Capacity to want to survive
In the world of atoms and matter, the natural tendency is to move towards decay. Rocks and mountains decay, fallen trees decay, and dead animals decay. Everything that wants to keep its shape and function needs to act on the natural forces acting upon it to keep it so. This requires energy and requires know-how. This know-how is learned by living entities by either gathering knowledge (like humans do) or by using knowledge embedded in them in the way of DNA (like plants and other non-human animals do). The AGI agent we are building needs to have an innate capacity to accrue knowledge that helps it survive and fend off nature and other entities. In his short book “What is Life?”, the physicist Erwin Schrodinger says this:
“What is the characteristic feature of life?
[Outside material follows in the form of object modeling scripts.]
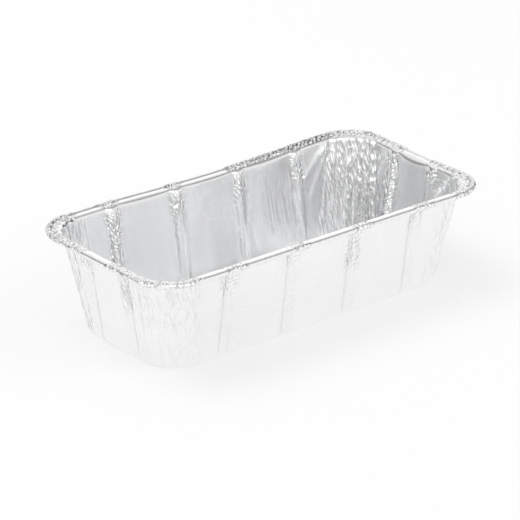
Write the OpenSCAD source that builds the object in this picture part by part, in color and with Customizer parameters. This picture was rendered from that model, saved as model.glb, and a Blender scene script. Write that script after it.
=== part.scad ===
// Foil loaf pan: one sheet of aluminium foil, pressed into a long tray with a rolled rim.
// The origin is the middle of the standing face. X runs along the pan and Z is up.
// The near long side faces -Y.

/* [Rim] */
// Length over the rolled rim
rim_l = 203.2; // [180:0.1:260]
// Width over the rolled rim
rim_w = 101.6; // [95:0.1:140]
// Corner radius of the rim's outline
rim_r = 20.3; // [17:0.1:27]
// Diameter of the rolled bead at the edge
bead_d = 3; // [2.4:0.1:4]
// Step down from the top of the bead to the flange
flange_drop = 0.8; // [0.5:0.1:1.1]
// Width of the flat flange inside the bead
flange_w = 1.7; // [1:0.1:4]
// Radius of the shoulder between the flange and the wall
shoulder_r = 1.6; // [1.2:0.1:3]
// How far the middle of the far rim is pushed in by handling
far_dent = 1.4; // [0:0.1:3]
// Where that dent is deepest, along the pan from its middle
far_dent_at = 12; // [-30:1:30]

/* [Tray] */
// Height from the standing face to the top of the bead
pan_h = 50.8; // [40:0.1:65]
// Thickness of the foil
foil_t = 0.1; // [0.06:0.01:0.2]
// Lean of the walls, in degrees
wall_draft = 9; // [6:0.1:11]
// Corner radius of the tray at the top of the wall
wall_r = 19; // [17:0.1:24]
// Corner radius of the tray at its foot
foot_corner_r = 20; // [17:0.1:22]
// Radius of the bend between the wall and the base
foot_r = 2.5; // [1.5:0.1:4]

/* [Ribs] */
// Number of upright ribs in each long wall
long_ribs = 4; // [2:1:6]
// Number of upright ribs in each short wall
short_ribs = 2; // [2:1:3]
// From the last rib of a long wall to the corner, at the foot
long_rib_end = 11.4; // [6:0.1:16]
// From the last rib of a short wall to the corner, at the foot
short_rib_end = 3.4; // [3:0.1:6]
// Width of a rib at the top of the wall
rib_top_w = 7.5; // [5:0.1:8]
// Width of a rib at the foot
rib_foot_w = 5.5; // [3:0.1:6]
// How far a rib stands into the tray
rib_d = 1.3; // [0.6:0.1:2]
// How far the top edge of a panel bows into the tray between two ribs
bow_in = 0.9; // [0:0.1:1.5]
// How far the top edge of a panel dips between two ribs
bow_drop = 1.2; // [0:0.1:2]
// Share of that bow in the wider panels of the long walls
long_bow = 0.4; // [0:0.1:1]

/* [Corner pleats] */
// Number of folds that the foil gathers into at each corner
pleats = 6; // [4:1:6]
// Depth of a fold
pleat_d = 0.9; // [0:0.1:1.2]

/* [Base] */
// Width of the flat ring that the pan stands on
ring_w = 6; // [3:0.1:9]
// Height of the raised middle of the base
panel_h = 0.8; // [0.4:0.1:1.5]
// Width of the slope up to the raised middle
panel_slope_w = 1.5; // [1:0.1:3]

/* [Hidden] */
foil_colour = [0.84, 0.85, 0.86];

// Rolled bead. An angle of 0 is its outermost point, 90 is its top and -90 its underside.
bead_r = bead_d / 2;
bead_join = 180 - asin(1 - flange_drop / bead_r);
bead_step = 45;
bead_top = 90;
bead_tucks_from = -90;
bead_end = -225;
bead_tuck = 0.3 * bead_r;
function bead_radius(angle) =
    bead_r - bead_tuck * max(0, bead_tucks_from - angle) / (bead_tucks_from - bead_end);
function bead_in(angle) = bead_r - bead_radius(angle) * cos(angle);
function bead_z(angle) = pan_h - bead_r + bead_radius(angle) * sin(angle);

// Insets from the rim's outline, and heights, of the bends in the section
flange_z = pan_h - flange_drop;
flange_in = bead_in(bead_join) + flange_w;
lean = 90 - wall_draft;
wall_top_in = flange_in + shoulder_r * sin(lean);
wall_top_z = flange_z - shoulder_r * (1 - cos(lean));
wall_foot_z = foil_t + foot_r * (1 - cos(lean));
wall_foot_in = wall_top_in + (wall_top_z - wall_foot_z) * tan(wall_draft);
foot_in = wall_foot_in + foot_r * sin(lean);

// Places of the outer ribs, measured back from where the flat of the wall ends at its foot
long_first = rim_l / 2 - wall_foot_in - foot_corner_r - long_rib_end;
short_first = rim_w / 2 - wall_foot_in - foot_corner_r - short_rib_end;

// Across a rib, from one edge to the other: place, and share of the depth
rib_section = [[1, 0], [0.5, 0.7], [0, 1], [-0.5, 0.7], [-1, 0]];
// Along the panel between two ribs: place, and share of the bow
bow_section = [[0.2, 0.64], [0.5, 1], [0.8, 0.64]];

// The sheet is a stack of rows, each one closed round the pan. A row holds its inset from the
// rim's outline, its height, its corner radius and its shares of the ribs, pleats and bows.
function row_in(row) = row[0];
function row_z(row) = row[1];
function row_r(row) = row[2];
function row_rib(row) = row[3];
function row_pleat(row) = row[4];
function row_bow(row) = row[5];

function bead_row(angle) = [bead_in(angle), bead_z(angle), rim_r - bead_in(angle), 0, 0, 0];
function shoulder_row(angle, rib, pleat, bow) = [
    flange_in + shoulder_r * sin(angle),
    flange_z - shoulder_r * (1 - cos(angle)),
    rim_r - flange_in + angle / lean * (wall_r - rim_r + flange_in),
    rib, pleat, bow
];
function wall_row(share, rib, pleat, bow) = [
    wall_top_in + share * (wall_foot_in - wall_top_in),
    wall_top_z + share * (wall_foot_z - wall_top_z),
    wall_r + share * (foot_corner_r - wall_r),
    rib, pleat, bow
];
function foot_row(angle, rib, pleat) =
    let (inset = foot_in - foot_r * sin(angle))
    [inset, foil_t + foot_r * (1 - cos(angle)), foot_corner_r + wall_foot_in - inset, rib, pleat, 0];
function base_row(inset, rise) =
    [foot_in + inset, foil_t + rise, foot_corner_r + wall_foot_in - foot_in - inset, 0, 0, 0];

rows = [
    for (angle = [bead_end:bead_step:bead_top]) bead_row(angle),
    bead_row(bead_join),
    shoulder_row(0, 0, 0.15, 0),
    shoulder_row(lean / 2, 0.1, 0.4, 0.3),
    wall_row(0, 0.4, 0.7, 1),
    wall_row(0.08, 0.85, 1, 0.8),
    wall_row(0.35, 1, 1, 0.4),
    wall_row(0.7, 1, 0.7, 0.1),
    wall_row(1, 1, 0.4, 0),
    foot_row(lean / 2, 0.6, 0.2),
    base_row(0, 0),
    base_row(ring_w, 0),
    base_row(ring_w + panel_slope_w, panel_h)
];

// The other face of the sheet: every bend moves square to its two sides by the foil's thickness
function unit(v) = v / norm(v);
function side(i) =
    i < 0 ? side(0)
    : i > len(rows) - 2 ? [1, 0]
    : unit([row_in(rows[i + 1]) - row_in(rows[i]), row_z(rows[i + 1]) - row_z(rows[i])]);
function square_to(v) = [-v[1], v[0]];
function through_foil(i) =
    let (before = square_to(side(i - 1)), after = square_to(side(i)))
    foil_t * (before + after) / (1 + before * after);
back_rows = [
    for (i = [0:len(rows) - 1])
        let (row = rows[i], step = through_foil(i))
        [
            row_in(row) - step[0],
            row_z(row) - step[1],
            row_r(row) + step[0],
            row_rib(row), row_pleat(row), row_bow(row)
        ]
];

// Points of one straight wall, each as a place along it, a step in from it and a step down
function rib_width(row) =
    let (share = (wall_top_z - row_z(row)) / (wall_top_z - wall_foot_z))
    rib_top_w + max(0, min(1, share)) * (rib_foot_w - rib_top_w);
function rib_points(row, place) = [
    for (point = rib_section)
        [place + point[0] * rib_width(row) / 2, rib_d * row_rib(row) * point[1], 0]
];
function panel_points(row, start, end, share) = [
    for (point = bow_section)
        let (bow = share * row_bow(row) * point[1])
        [start + point[0] * (end - start), bow_in * bow, bow_drop * bow]
];
function wall_points(row, run, first, count, bow_share) =
    let (
        half = rib_width(row) / 2,
        pitch = 2 * first / (count - 1),
        beside = (run + first + half) / 2
    )
    [
        [beside, 0, 0],
        for (i = [0:count - 1])
            let (place = first - i * pitch)
            each concat(
                rib_points(row, place),
                i < count - 1
                    ? panel_points(row, place - half, place - pitch + half, bow_share)
                    : []
            ),
        [-beside, 0, 0]
    ];

// Points of one corner about its centre: every fold is a valley between two ridges
function corner_points(row, turn) = [
    for (i = [0:2 * pleats])
        let (
            angle = 90 * (turn + i / (2 * pleats)),
            on_edge = i == 0 || i == 2 * pleats,
            ridge = on_edge ? 0 : i % 2 == 1 ? 1 : -1,
            radius = row_r(row) + ridge * row_pleat(row) * pleat_d / 2
        )
        radius * [cos(angle), sin(angle)]
];

// The dent of the far rim dies out towards the corners and the foot
function dented(point) =
    let (
        reach = rim_l / 2 - rim_r - abs(far_dent_at),
        along = cos(90 * min(1, abs(point[0] - far_dent_at) / reach)),
        up = max(0, point[2] / pan_h)
    )
    point - [0, point[1] > 0 ? far_dent * up * along * along : 0, 0];

// Quarter turns about the pan's axis
function turned(point, turn) = turn == 0 ? point : turned([-point[1], point[0]], turn - 1);

// One whole row, anticlockwise from the start of the corner between +X and +Y
function row_points(row) =
    let (half = [rim_l / 2 - row_in(row), rim_w / 2 - row_in(row)])
    [
        for (turn = [0:3])
            let (
                along = turn % 2,
                run = half[along] - row_r(row),
                centre = [
                    (turn == 0 || turn == 3 ? 1 : -1) * (half[0] - row_r(row)),
                    (turn < 2 ? 1 : -1) * (half[1] - row_r(row))
                ],
                wall = along == 0
                    ? wall_points(row, run, long_first, long_ribs, long_bow)
                    : wall_points(row, run, short_first, short_ribs, 1)
            )
            each concat(
                [
                    for (point = corner_points(row, turn))
                        dented([each centre + point, row_z(row)])
                ],
                [
                    for (point = wall)
                        let (place = turned([point[0], half[1 - along] - point[1]], turn))
                        dented([each place, row_z(row) - point[2]])
                ]
            )
    ];

// Both faces of the sheet, joined round the edge of the curl and closed over the base
module foil_sheet() {
    front = [for (row = rows) each row_points(row)];
    back = [for (row = back_rows) each row_points(row)];
    columns = len(front) / len(rows);
    last = len(rows) - 1;
    behind = len(front);
    middle = 2 * behind;
    function at(i, j) = i * columns + j % columns;
    polyhedron(
        points = [
            each front,
            each back,
            [0, 0, row_z(rows[last])],
            [0, 0, row_z(back_rows[last])]
        ],
        faces = [
            for (i = [0:last - 1], j = [0:columns - 1]) each [
                [at(i, j), at(i + 1, j), at(i + 1, j + 1)],
                [at(i, j), at(i + 1, j + 1), at(i, j + 1)],
                [behind + at(i, j), behind + at(i + 1, j + 1), behind + at(i + 1, j)],
                [behind + at(i, j), behind + at(i, j + 1), behind + at(i + 1, j + 1)]
            ],
            for (j = [0:columns - 1]) each [
                [at(0, j), at(0, j + 1), behind + at(0, j + 1)],
                [at(0, j), behind + at(0, j + 1), behind + at(0, j)],
                [at(last, j + 1), at(last, j), middle],
                [behind + at(last, j), behind + at(last, j + 1), middle + 1]
            ]
        ],
        convexity = 10
    );
}

module pan() {
    color(foil_colour)
        foil_sheet();
}

pan();
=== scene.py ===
"""The looks of the foil loaf pan: one sheet of bright foil, pressed, folded and a little crumpled.

The sheet is laid out in rows and columns from the same sizes as the solid. Then it is handled: ribs,
corners and rim crinkle where the photograph shows it, and the panels carry soft creases.
Sizes are in millimetres until the mesh is made, and the frame is the solid's own.
"""
import math
import bmesh
import bpy
import numpy as np
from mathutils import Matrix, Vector


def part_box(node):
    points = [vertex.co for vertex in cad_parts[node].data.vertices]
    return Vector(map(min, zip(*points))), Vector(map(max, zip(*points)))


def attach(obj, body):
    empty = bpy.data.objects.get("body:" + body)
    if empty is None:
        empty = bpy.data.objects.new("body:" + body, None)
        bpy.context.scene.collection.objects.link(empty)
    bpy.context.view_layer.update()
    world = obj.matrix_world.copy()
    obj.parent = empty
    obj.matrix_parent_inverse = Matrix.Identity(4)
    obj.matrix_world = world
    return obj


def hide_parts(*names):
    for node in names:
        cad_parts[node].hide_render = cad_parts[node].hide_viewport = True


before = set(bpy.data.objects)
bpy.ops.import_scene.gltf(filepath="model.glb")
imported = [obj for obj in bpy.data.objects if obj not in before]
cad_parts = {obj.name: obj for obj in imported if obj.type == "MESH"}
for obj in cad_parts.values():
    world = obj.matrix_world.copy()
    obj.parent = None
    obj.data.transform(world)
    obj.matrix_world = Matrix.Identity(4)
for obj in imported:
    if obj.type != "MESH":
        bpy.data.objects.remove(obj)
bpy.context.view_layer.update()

MM = 0.001
LOW, HIGH = (np.array(corner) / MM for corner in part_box("pan"))

# The sizes of the pressed sheet, as in the solid
RIM_L, RIM_W, PAN_H = HIGH - LOW
RIM_R = 20.3
BEAD_R = 1.5
FLANGE_DROP = 0.8
FLANGE_W = 1.7
SHOULDER_R = 1.6
FAR_DENT = 1.4
FAR_DENT_AT = 12.0
FOIL_T = 0.1
WALL_DRAFT = math.radians(9)
WALL_R = 19.0
FOOT_CORNER_R = 20.0
FOOT_R = 2.5
LONG_RIBS = 4
SHORT_RIBS = 2
LONG_RIB_END = 11.4
SHORT_RIB_END = 3.4
RIB_TOP_W = 7.5
RIB_FOOT_W = 5.5
RIB_D = 1.3
BOW_IN = 0.9
BOW_DROP = 1.2
LONG_BOW = 0.4
PLEATS = 6
PLEAT_D = 0.9
RING_W = 6.0
PANEL_H = 0.8
PANEL_SLOPE_W = 1.5

# Bends of the section, worked out from those sizes
BEAD_JOIN = math.pi - math.asin(1 - FLANGE_DROP / BEAD_R)
BEAD_END = math.radians(-225)
BEAD_TUCKS_FROM = math.radians(-90)
BEAD_TUCK = 0.3 * BEAD_R
LEAN = math.pi / 2 - WALL_DRAFT
FLANGE_Z = PAN_H - FLANGE_DROP
FLANGE_IN = BEAD_R - BEAD_R * math.cos(BEAD_JOIN) + FLANGE_W
WALL_TOP_IN = FLANGE_IN + SHOULDER_R * math.sin(LEAN)
WALL_TOP_Z = FLANGE_Z - SHOULDER_R * (1 - math.cos(LEAN))
WALL_FOOT_Z = FOIL_T + FOOT_R * (1 - math.cos(LEAN))
WALL_FOOT_IN = WALL_TOP_IN + (WALL_TOP_Z - WALL_FOOT_Z) * math.tan(WALL_DRAFT)
FOOT_IN = WALL_FOOT_IN + FOOT_R * math.sin(LEAN)
MIDDLE_IN = FOOT_IN + RING_W + PANEL_SLOPE_W
SPINE = (RIM_L - RIM_W) / 2
LONG_FIRST = RIM_L / 2 - WALL_FOOT_IN - FOOT_CORNER_R - LONG_RIB_END
SHORT_FIRST = RIM_W / 2 - WALL_FOOT_IN - FOOT_CORNER_R - SHORT_RIB_END

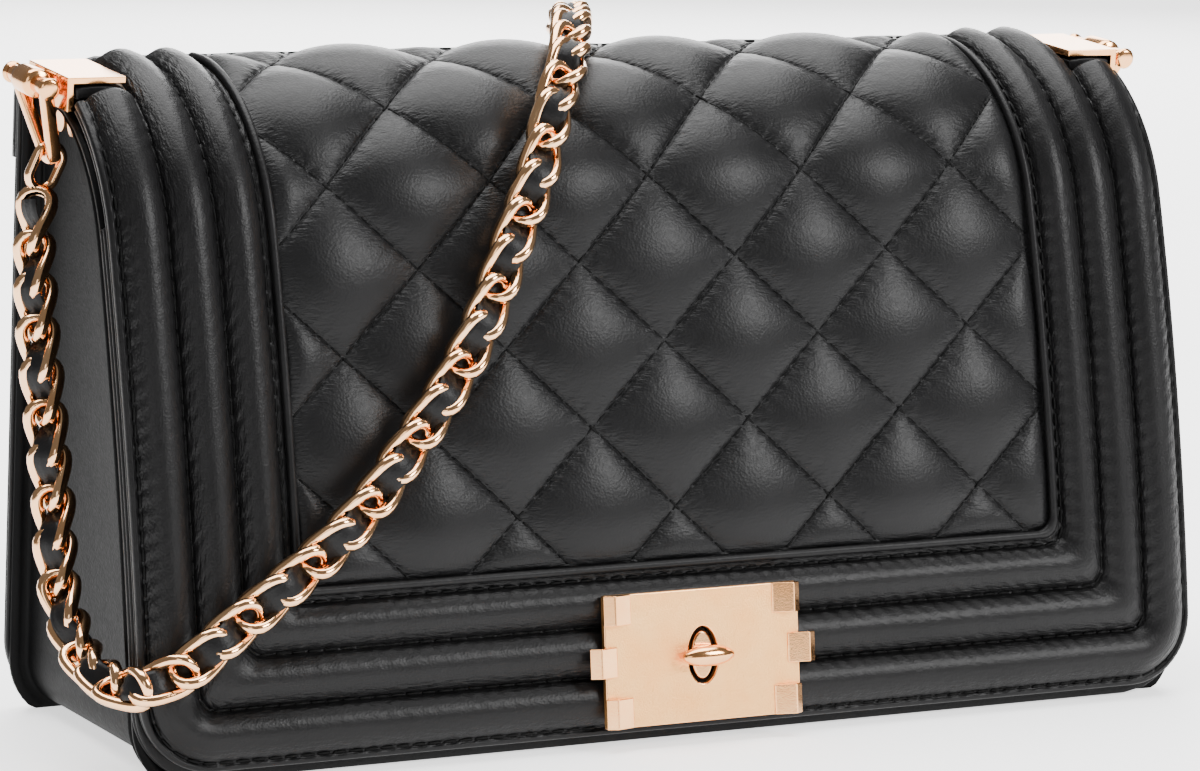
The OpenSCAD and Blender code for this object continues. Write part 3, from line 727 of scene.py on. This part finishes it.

When is a piece of matter said to be alive? When it goes on 'doing something', moving, exchanging material with its environment, and so forth, and that for a much longer period than we would expect an inanimate piece of matter to 'keep going' under similar circumstances.”
- Erwin Schrodinger
All the big tech companies are building AI solutions that deliver value to their investors. x.ai could be different, as Elon mentions, “… as x.ai is not a publically traded company, it has more freedom in its approach.”. This is his opportunity to do something different and attempt to build AGI. It could be the beginning of something that humanity can be thankful for, for millennia to come.